Brewster’s been placing people in solar jobs for almost four years, and he says he usually finds work for about three quarters of each graduating class.  Last year he did better and placed 17 of 18 graduates in jobs paying about $15 per hour.

This is the kind of program people call a win-win. It’s a ladder up for people who’ve hit rock bottom, and it’s helping San Francisco reduce its carbon emissions. But carbon isn’t the only toxin San Francisco has to worry about. Residents are finding jobs battling all kinds of pollutants. A few miles from Asian Neighborhood Design, in the Mission, Myrna Melgar had another idea for turning an environmental hazard into economic opportunity.

“It was a double whammy,” Melgar says. She’s deputy director of Mission Economic Development Corporation, or MEDA. She also recently helped start another organization under MEDA’s umbrella: Lead Free, LLC. The double whammy she mentioned is Lead Free’s two-fold mission: first, to clean up the lead that’s poisoning children in some of San Francisco’s poorest communities, and second, to help low-income residents in the Mission District – many of them housekeepers and janitors – find good jobs doing it. Lead Free has only been up and running for a year – but so far it’s cleaned up about half a dozen homes, and helped about a dozen people begin the transition to lead cleanup jobs. 

“It seemed like a natural thing to address an environmental justice issue to folks who are low income who need jobs,” says Melgar.

We know lead dust is bad. In children it can create a whole host of developmental disabilities. Some research has even linked national crime trends to the amount of lead in the atmosphere.
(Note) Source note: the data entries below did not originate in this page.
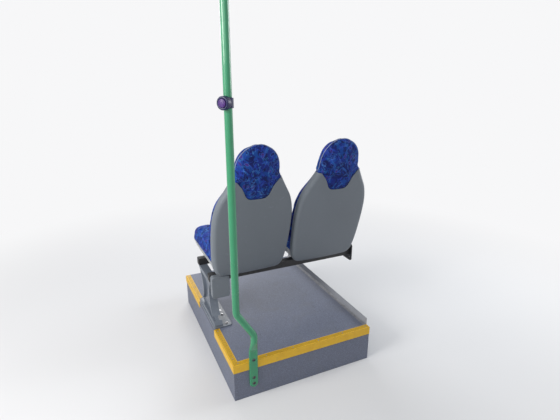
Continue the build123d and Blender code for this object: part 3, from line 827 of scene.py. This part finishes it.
def plush(name):
    """Cut-pile plush: royal blue with teal clouds, violet ovals, outlined bars, springs and squiggles."""
    finish = Finish(name)
    flat = finish.place("UV")
    wander = finish.noise(30.0, vector=flat, output="Color")
    bent = finish.vector_math("MULTIPLY_ADD", wander, (0.016, 0.016, 0.0), flat)

    def clouds(per_metre, level, offset):
        """Swirled patches that cover what lies over a level of the noise."""
        moved = finish.mapped(bent, Location=(offset, -offset, 0.0))
        return finish.step(finish.noise(per_metre, 1.0, 1.1, moved), level, level + 0.02)

    def squiggle(per_metre, thickness, presence, offset):
        """Thin wandering lines, broken into strokes."""
        moved = finish.mapped(bent, Location=(offset, -offset, offset))
        line = abs(finish.noise(per_metre, 1.0, 0.8, moved) - 0.5)
        shown = finish.noise(0.55 * per_metre, 1.0, 0.0, moved)
        return finish.step(line, thickness, 0.5 * thickness) * finish.step(shown, presence, presence + 0.03)

    def cells(per_metre, offset):
        """Places along and across a motif's own slant, from its cell's middle, and the cell's luck."""
        moved = finish.mapped(flat, Location=(offset, offset, 0.0), Scale=(per_metre, per_metre, 1.0))
        cell = {"Vector": moved, "Scale": 1.0, "Randomness": 0.65}
        centre = finish.node("ShaderNodeTexVoronoi", {"voronoi_dimensions": "2D"}, cell, "Position")
        luck = finish.node("ShaderNodeTexVoronoi", {"voronoi_dimensions": "2D"}, cell, "Color")
        turned = finish.node("ShaderNodeVectorRotate", {"rotation_type": "Z_AXIS"}, {
            "Vector": finish.vector_math("SUBTRACT", moved, centre), "Angle": finish.axis(luck, "X") * tau,
        })
        return finish.axis(turned, "X"), finish.axis(turned, "Y"), luck

    depth = finish.step(finish.noise(11.0, 3.0, 0.4, flat), 0.35, 0.65)
    colour = finish.mix(depth, (0.007, 0.012, 0.105), (0.013, 0.029, 0.235))
    colour = finish.mix(clouds(27.0, 0.545, 3.1) * 0.8, colour, (0.008, 0.066, 0.30))
    colour = finish.mix(clouds(34.0, 0.575, 6.4) * 0.85, colour, (0.004, 0.005, 0.045))

    along, across, luck = cells(25.0, 1.7)
    stretched = finish.node("ShaderNodeCombineXYZ", sockets={"X": along * 3.2, "Y": across * 5.6})
    round_off = finish.vector_math("LENGTH", stretched, output="Value")
    drawn = finish.axis(luck, "Y") > 0.5
    dye = finish.mix(finish.axis(luck, "Z") > 0.55, (0.060, 0.018, 0.17), (0.006, 0.007, 0.055))
    colour = finish.mix(finish.step(round_off, 1.0, 0.9) * drawn * 0.85, colour, dye)
    oval = finish.step(abs(round_off - 1.0), 0.20, 0.08) * drawn

    along, across, luck = cells(15.5, 8.3)
    taper = abs(across) + 0.13 * abs(along)
    drawn = finish.axis(luck, "Y") > 0.45
    colour = finish.mix(finish.step(taper, 0.058, 0.052) * drawn * 0.8, colour, (0.020, 0.055, 0.40))
    bar = finish.step(abs(taper - 0.056), 0.013, 0.006) * drawn

    along, across, luck = cells(21.0, 4.9)
    wave = finish.math("SINE", along * 34.0) * 0.085
    coil = finish.step(abs(across - wave), 0.050, 0.026) * finish.step(abs(along), 0.38, 0.35)
    spring = coil * (finish.axis(luck, "Y") > 0.5)

    pale = squiggle(40.0, 0.026, 0.50, 7.7)
    colour = finish.mix(squiggle(33.0, 0.040, 0.47, 0.0) * 0.8, colour, (0.024, 0.065, 0.44))
    colour = finish.mix(spring * 0.85, colour, (0.035, 0.20, 0.52))
    colour = finish.mix((oval + bar) * 0.6, colour, (0.070, 0.15, 0.50))
    colour = finish.mix(pale * 0.7, colour, (0.065, 0.22, 0.55))
    pile = finish.noise(1700.0, vector=flat)
    nap = finish.step(finish.noise(16.0, 4.0, 0.5), 0.35, 0.7)
    return finish.surface({
        "Base Color": finish.mix(finish.step(pile, 0.35, 0.7) * 0.3, colour, (0.016, 0.040, 0.24)),
        "Roughness": 0.80 + 0.15 * pile,
        "Sheen Weight": 0.2,
        "Sheen Roughness": 0.38,
        "Sheen Tint": (0.35, 0.52, 1.0),
        "Specular IOR Level": 0.2,
        "Normal": finish.bump(pile + 0.5 * nap + 0.25 * (spring + pale), 0.0007),
    })


def eased(value, low, high):
    """A soft step from 0 at low to 1 at high."""
    share = min(1.0, max(0.0, (value - low) / (high - low)))
    return share * share * (3 - 2 * share)


pad_bottom = 0.092
pad_top = 0.746
pad_steps = (22, 6, 8, 24)
pad_rows_below = 70
pad_rows_above = 40
pad_slack = 0.0012
cover_gap = shell_wall + 0.0006
gap_closes_from = 0.001
gap_closed_at = 0.008
swell_from_rim = 0.0005
swell_full_from_rim = 0.0145
least_swell = 0.01
bolster_swell = 0.045
bolster_grows_over = 0.08
bolster_fades_over = 0.16
bolster_end = 0.60
crown_rows = 5
crown_forward = 0.043
crown_least_depth = 0.45
crown_start = radians(50)
crown_rise = 0.0114


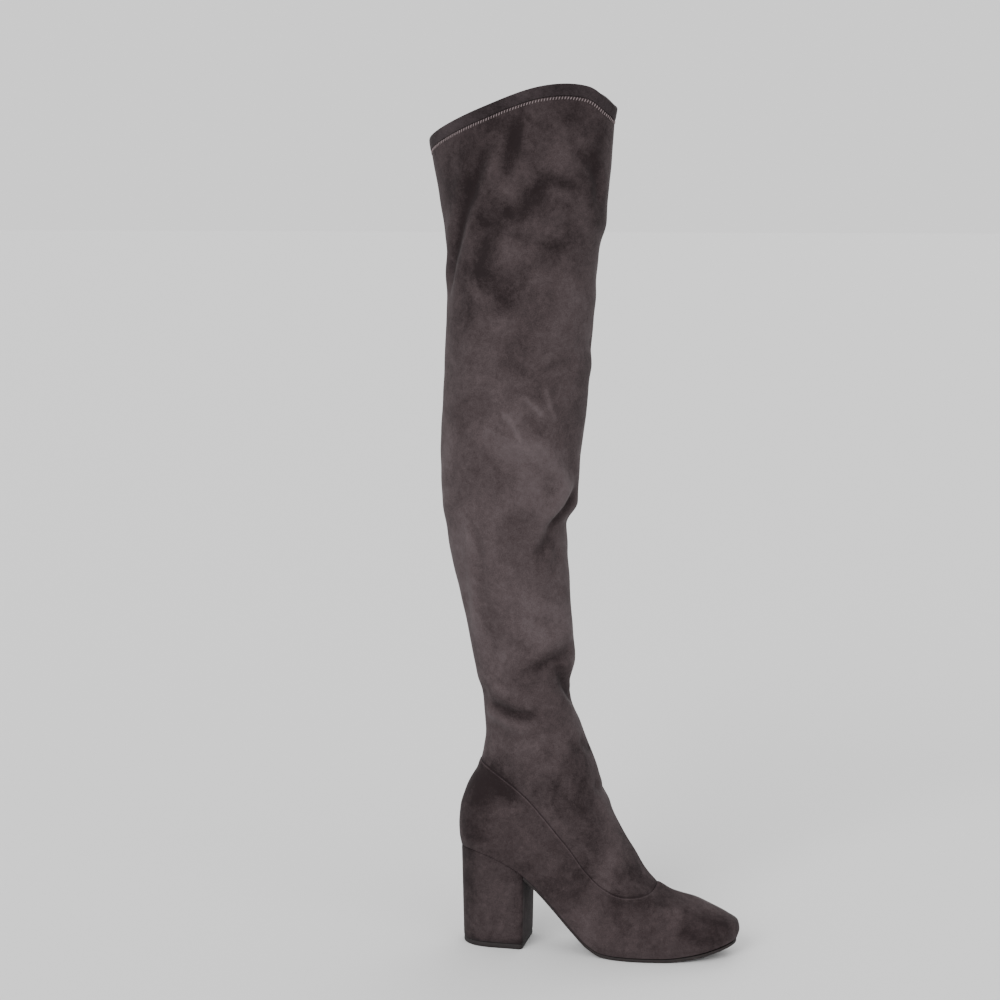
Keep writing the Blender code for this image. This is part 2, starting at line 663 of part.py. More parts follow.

Lead is present in almost any house built before 1978. That’s more than 90 percent of San Francisco’s homes. The Mayor’s Office of Housing administers federal grants to help clean up lead, and it’s partnered with Lead Free to handle emergency cases. There are also cleanup subsidies available to low-income families with children. They can hire whomever they want to do the work. But Lead Free is hoping they’ll hire them.

“One of the trainees that I have right now is a single mom of a little six year old girl and prior to this she cleaned houses whenever she could get one,” says Ginny Fontenot.

She’s worked as both a social worker and a lead remediation specialist, and she helps train people through Lead Free. Her trainees learn that the idea isn’t to get all the lead out of a house, but instead to make it safe. That can mean encasing lead beneath special barriers – that’s called encapsulating – or removing particularly toxic windows and doors. What works best depends on the situation. There’s a lot to learn. And most of them are still just getting started.

“We are going to be training them, sending them to state-certified… to get state certification and hopefully get them good jobs,” says Fontenot.

Trainees at Lead Free, just like the trainees at Asian Neighborhood Design, are headed for non-union jobs. Still, the Environmental Protection Agency offers a variety of certifications for lead cleanup – all the way up to supervisor. Earning all of them can take up to a year. But it’s worth it. Just like in solar, a trained lead cleanup worker makes about $15 per hour.

“That is the essence of why the program was created in the first place,” says Melgar. “Because wage differential between just cleaning houses and what someone can earn doing lead dust cleaning is quite significant.”

It’s a shame there isn’t a nicer way of saying “killing two birds with one stone,” but solving two problems with one job is a good start. 

Correction: This story originally stated that Jamie Brewster was a professional skateboarder before he went to prison. It has been corrected to state that he was an amateur at that time.